An optical interleaver is a 3-port passive fiber-optic device that is used to combine (Mux) two sets of dense wavelength-division multiplexing (DWDM) channels (odd and even channels) into a composite signal stream in an interleaving way. For example, optical interleaver takes two multiplexed signals with 100 GHz spacing and interleaves them, creating a denser DWDM signal with channels spaced 50 GHz apart. The process can be repeated, creating even denser composite signals with 25 GHz or 12.5 GHz spacing.

The device can be used in a reverse direction, forming an optical deinterleaver that separates a denser DWDM signal into odd channels and even channels. See schematic diagram.
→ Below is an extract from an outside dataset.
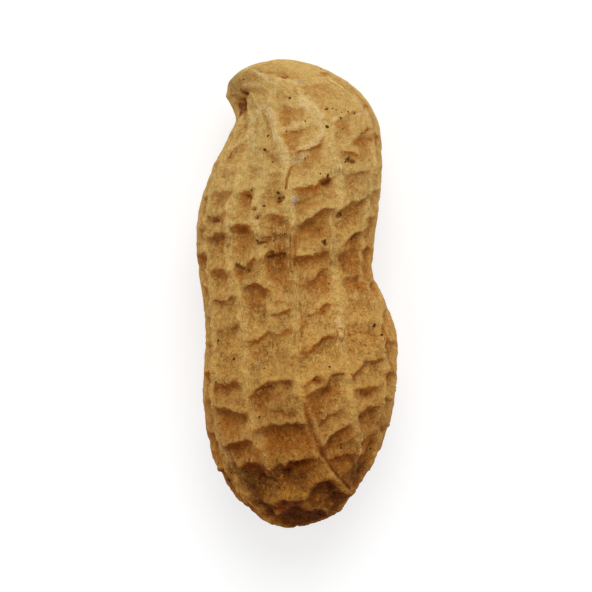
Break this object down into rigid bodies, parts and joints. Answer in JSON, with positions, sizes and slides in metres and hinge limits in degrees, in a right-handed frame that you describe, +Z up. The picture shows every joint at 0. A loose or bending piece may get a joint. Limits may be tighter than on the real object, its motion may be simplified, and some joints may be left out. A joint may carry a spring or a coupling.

For example, in most DWDM equipment, the standard channel spacing is 100 GHz. But spacing the signal-carrying frequencies every 50 or even 25 GHz can double or even quadruple the number of channels per fiber. Thus, optical interleaver can expand the number of channels per fiber, and devices and/or networks can be upgraded without requiring that all devices be upgraded.

Optical interleaver is based on multiple-beam interference. Currently, there are two approaches to building optical interleaver: 1) Step-phase Michelson interferometer, and 2) Birefringent crystal networks. The former is based on Michelson interferometer combined with Gires-Tournois interferometer.